Die Welt außerhalb Italiens kennt die italienischen Musiker von Måneskin seit ihrem Sieg beim 65. Song Contest: Mit „Zitti e Buoni“ konnten sie im Mai den „Grand Prix de la Chanson“ gewinnen. Mit demselben Lied entschied die aus Rom kommende Band schon im März zuvor das Sanremo-Festival für sich. Damiano David (Gesang), Victoria De Angelis (Bass), Ethan Torchio (Schlagzeug) und Thomas Raggi (Gitarre) haben keine Berührungsängste: Die jungen Römer entstammen einer Generation, die mit Castingshows aufgewachsen ist. Genau eine solche, nämlich X-Factor, machte sie in Italien 2017 bekannt.
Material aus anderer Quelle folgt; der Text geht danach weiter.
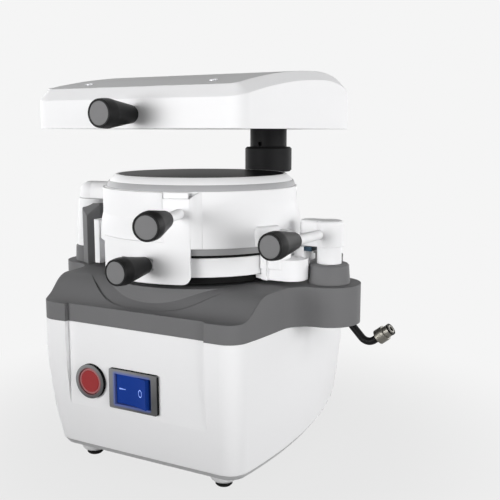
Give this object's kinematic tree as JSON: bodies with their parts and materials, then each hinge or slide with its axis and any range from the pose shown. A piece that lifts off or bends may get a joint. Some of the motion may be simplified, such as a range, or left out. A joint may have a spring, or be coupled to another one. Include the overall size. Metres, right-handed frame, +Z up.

Aber das greift viel zu kurz, denn Måneskin sind eine Band, die schon mit ihrem ersten Studioalbum „Il Ballo della Vita“ zeigten, dass sie große Songs schreiben können: Die Ballade „Torna A Casa“ erklomm 2018 in Italien den ersten Platz der Charts.

Der Umstand, authentische Songs zu schreiben, gepaart mit einem Schuss Anstößigkeit und ihrer irgendwie geschlechtslosen und aufregenden Sexualität führen zu einem hohen Erregungspotenzial: „Zitti e Buoni“ beschwor das Anderssein, das Verrücktsein auf der großen Bühne des Song Contest als ein Fest für mehr Toleranz. Ihr Auftreten auf der Bühne als hoch sexualisierte androgyne Wesen ist auch ein Rückgriff auf die David-Bowie- und Glamrock-Jahre des vergangenen Jahrhunderts. Die Zunge streckten auch schon Mick Jagger, Ozzy Osbourne oder die Schminke-Rocker von KISS der Welt entgegen – doch Damiano David kann das auch sehr gut.